SouraVX updated this revision to Diff 255190.Apr 5 2020, 1:11 PM
SouraVX edited the summary of this revision. (Show Details)

Addressed review comments by @dblaikie. Thanks for this!
-Refactored and rebased on trunk.
-Added a brief descriptive comment stating intention of the test case.
-Edited summary to remove previously stated objdump based testing statement.

SouraVX marked an inline comment as done.Apr 5 2020, 1:12 PM
dblaikie accepted this revision.Apr 5 2020, 3:21 PM

Looks good to me - please wait for @ikudrin to circle back on this and approve it as well.

ikudrin added inline comments.Apr 6 2020, 2:56 AM
llvm/test/DebugInfo/X86/debug-macro-v5.ll
6

The test fails because this line lacks the RUN: prefix.

28–42

The function @main() and its dependencies are not required for the test. Please, shrink the test so that it includes only that is necessary.

SouraVX updated this revision to Diff 255286.Apr 6 2020, 4:30 AM

Addressed comments by @ikudrin. Thanks for this!
-Reduced the test case to minimal.

SouraVX marked 2 inline comments as done.Apr 6 2020, 4:34 AM
SouraVX added inline comments.
llvm/test/DebugInfo/X86/debug-macro-v5.ll
6

Sorry, somehow the presence of line continuation(Previously inserted since the RUN line was long) was causing this test to be UnResolved.

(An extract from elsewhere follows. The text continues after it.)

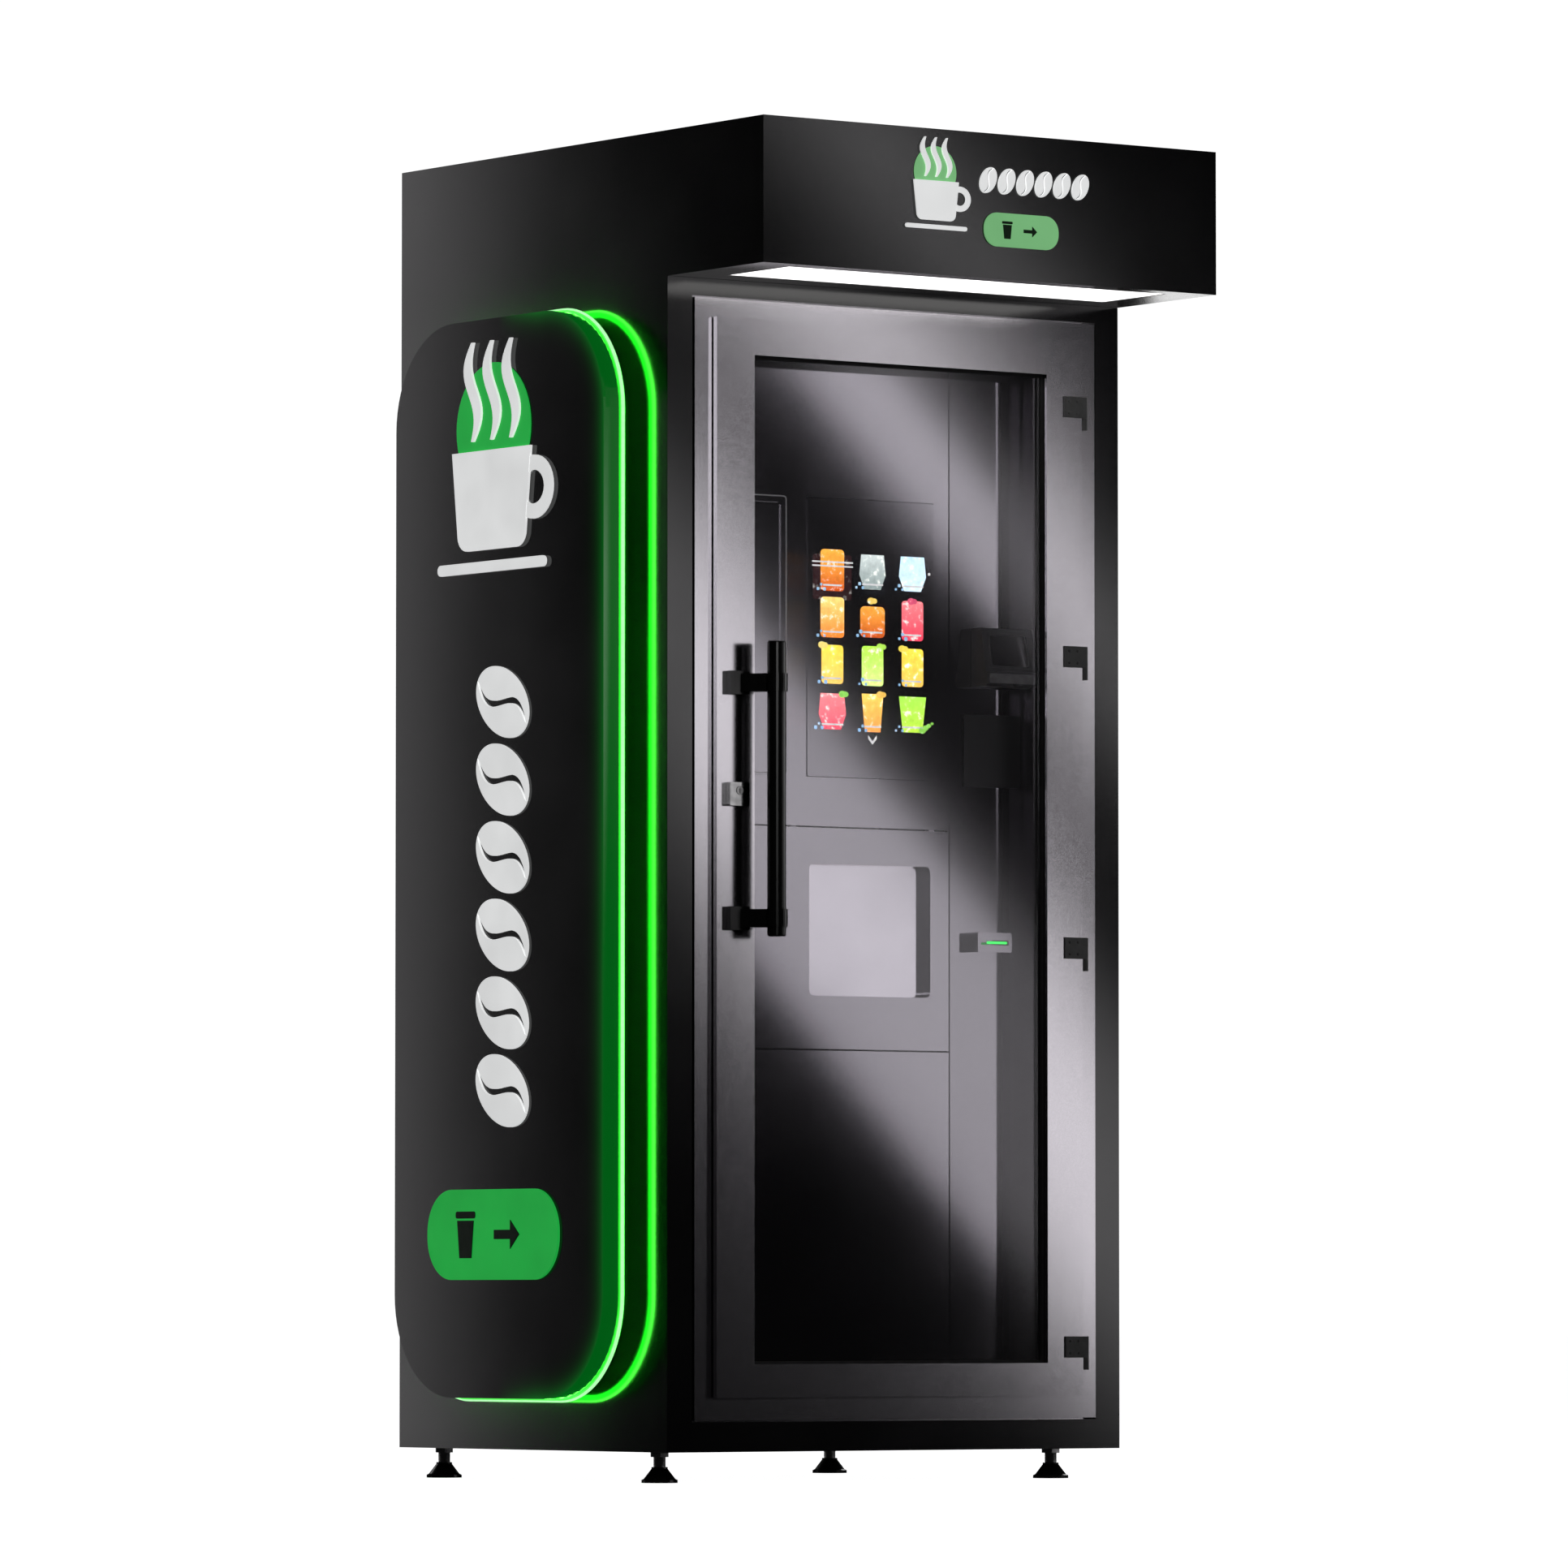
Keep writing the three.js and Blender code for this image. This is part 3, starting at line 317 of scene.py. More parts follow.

Test has unterminated run lines (with '\')
Unresolved Tests (1):
    LLVM :: DebugInfo/X86/debug-macro-v5.ll

Anyways removed the line continuation, Now this is passing.

SouraVX marked 2 inline comments as done.Apr 6 2020, 4:35 AM
ikudrin accepted this revision.Apr 6 2020, 5:06 AM

LGTM.

This revision is now accepted and ready to land.Apr 6 2020, 5:06 AM
This revision was automatically updated to reflect the committed changes.